How Native Apps Work

The App Lifecycle
  • Apps don't really "exit" — the OS suspends them in memory and may reclaim them.
  • iOS: launched → active → inactive → background → suspended → terminated. Background time is heavily limited.
  • Android: Activity / Fragment lifecycle (onCreate, onResume, onPause, onDestroy). The OS may kill processes anytime under memory pressure.
  • Persist user state on every transition out — assume the process won't be there when they come back.
Declarative UI — SwiftUI & Compose

Both frameworks adopted the React-style "UI as a function of state" model. You describe what the UI is, not how to mutate it. State changes trigger a recomposition; the framework diffs and updates only what changed.
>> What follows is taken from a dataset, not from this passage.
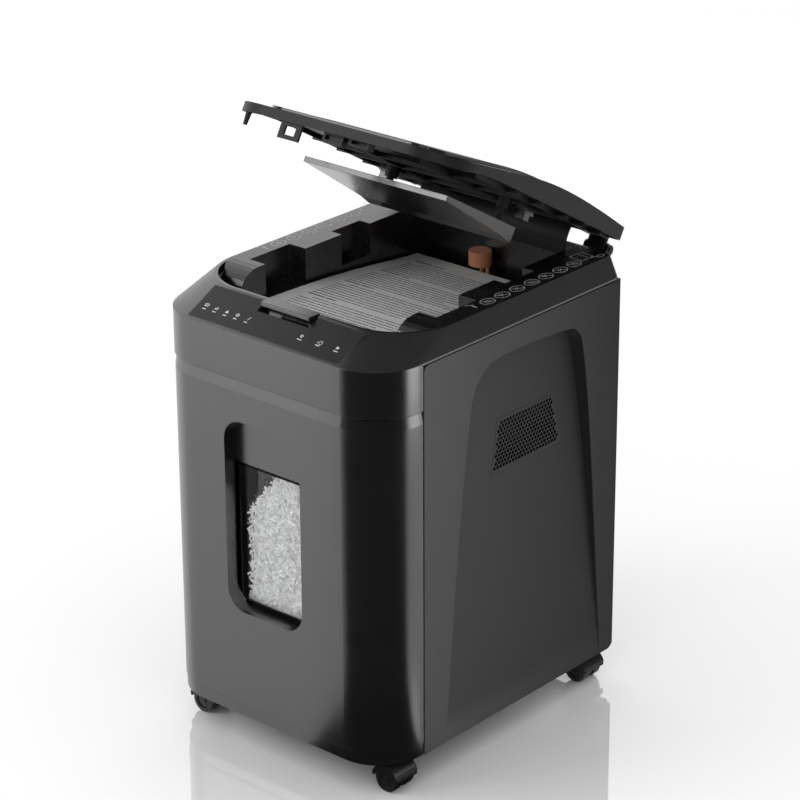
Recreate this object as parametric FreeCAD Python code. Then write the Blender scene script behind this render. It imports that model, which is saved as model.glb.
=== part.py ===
import FreeCAD, Part
import math
import os

V = FreeCAD.Vector

# Frame: millimetres, +Z up, front of the machine faces -Y.  Everything is drawn
# about the centre of the body's footprint and then moved by ORIGIN_Y, so that the
# origin is on the floor under the middle of the whole outline, open lid included.

# ---------------------------------------------------------------- dimensions
ORIGIN_Y = 11.36          # middle of the outline behind the middle of the body
HALF_W = 165.0            # half width of the body
HALF_D = 198.5            # half depth of the body
CORNER_R = 58.0           # vertical radius of both front corners
WALL = 3.0                # general wall of the plastic housings
BASE_Z0 = 35.0            # underside of the base, on the casters
BASE_Z1 = 49.0            # top of the base skirt
BIN_Z0 = 50.0             # bottom edge of the bin front
BIN_Z1 = 436.3            # top edge of the bin front
HEAD_Z0 = 437.8           # bottom edge of the head front band
BAND_Z = 490.0            # where the vertical band meets the sloping top
DECK_Z = 514.5            # top edge of the head housing
SEAM_Y = -134.0           # vertical seam between bin front and side panels
SEAM = 0.8                # half gap kept at the seams
PANEL_Z1 = 486.6          # top edge of the side panels
RECESS_TOP_Z = 455.0      # the side recess is deepest here and runs out to nothing at the base
RECESS_DEPTH = 15.0

RIM_FRONT_Y = -150.0      # front edge of the head opening
RIM_REAR_Y = 194.0        # rear edge of the sloping top
RIM_X = 156.5             # half width of the sloping top at deck level
RIM_R = 70.0              # plan radius of the opening's front corners
OPEN_X = 152.5            # half width of the opening that takes the paper tray
OPEN_Y0 = -146.0
OPEN_Y1 = 190.0

TRAY_RIM_Z = 515.5        # top of the flat side rims beside the paper
TAB_X = 109.5             # inner edge of the rims, beside the paper
POCKET_1 = (-77.0, -13.0, 133.0, 477.0)     # y0, y1, half width, floor height
POCKET_2 = (46.0, 93.5, 125.0, 479.0)
TRAY_WALL = 2.5
TRAY_FLOOR = [(-128.0, 466.0), (0.0, 464.0), (99.0, 455.5), (187.0, 444.5)]
PAPER_HALF = 105.0        # half the width of an A4 sheet
PAPER_TOP = [(-127.0, 480.0), (-74.0, 478.5), (5.5, 475.9), (99.0, 468.1), (169.4, 458.7)]
PAPER_REAR_Y = 169.4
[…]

  • SwiftUI: @State, @Binding, @Observable, @Environment.
  • Compose: remember, mutableStateOf, collectAsState, CompositionLocal.
Concurrency
  • Swift Concurrency: async/await, structured concurrency, actor for isolation. Strict mode is the default in Swift 6.
  • Kotlin Coroutines: suspending functions, structured scopes (viewModelScope, lifecycleScope), Flow for streams.
  • The main thread is sacred — never block it. UI work goes on it; everything else off it.
Persistence
  • iOS: SwiftData (modern), Core Data (legacy ORM), UserDefaults (small prefs), Keychain (secrets), CloudKit (sync).
  • Android: Room (SQLite ORM), DataStore (replacing SharedPreferences), Encrypted SharedPreferences / Keystore.
  • Cross-stack: SQLite is everywhere underneath; SQLDelight and GRDB are popular direct-SQL libraries.
App Store Realities
  • Apple's revenue cut: 30% standard, 15% small-business / subscriptions year 2+. EU's Digital Markets Act forces alternative payment processors in some cases.
  • Google's revenue cut: 15% on first $1M, 30% beyond. User Choice Billing globally for many apps.
  • Review focus: Apple reviews privacy & UX strictly; Google focuses on policy & security automation.
  • Privacy nutrition labels: required on both stores — declare every SDK that touches user data.
  • App Tracking Transparency (iOS) and the Privacy Sandbox (Android) have reshaped mobile advertising since 2021.
Testing & Distribution Pipelines
  • iOS: XCTest / Swift Testing, XCUITest, TestFlight for beta builds, fastlane for CI automation.
  • Android: JUnit + Espresso + Compose Test, Firebase Test Lab for device matrices, internal/closed/open testing tracks on Play.
  • Crash reporting: Firebase Crashlytics, Sentry, Embrace, Bugsnag.
Picking

When Native Is the Right Call

Performance-critical UX

Camera-heavy apps, AR, audio production, games, anything 60fps+ scrolling huge data.

Deep platform integration

Widgets, Live Activities, App Intents (iOS); App Widgets, foreground services (Android). Cross-platform layers always trail.

Single-platform launch

If you're shipping iOS-only or Android-only first, native costs less than the cross-platform overhead.

Long-lived enterprise app

Native gets first-class support for new OS features for as long as the platform exists.

Pitfalls

Common Anti-Patterns

  • Two parallel teams reinventing every feature — at least share a design system, naming, and product spec.
  • Ignoring HIG / Material Guidelines — users notice when an iOS app feels Android and vice versa.
  • Hardcoding screen sizes — phone, tablet, foldable, Mac (via Catalyst), Vision Pro all run iOS.
  • Skipping accessibility — both platforms have great built-in screen readers; users expect VoiceOver / TalkBack to work.
  • Long release cycles — review queues + staged rollouts mean a regression can take a week to fully unship.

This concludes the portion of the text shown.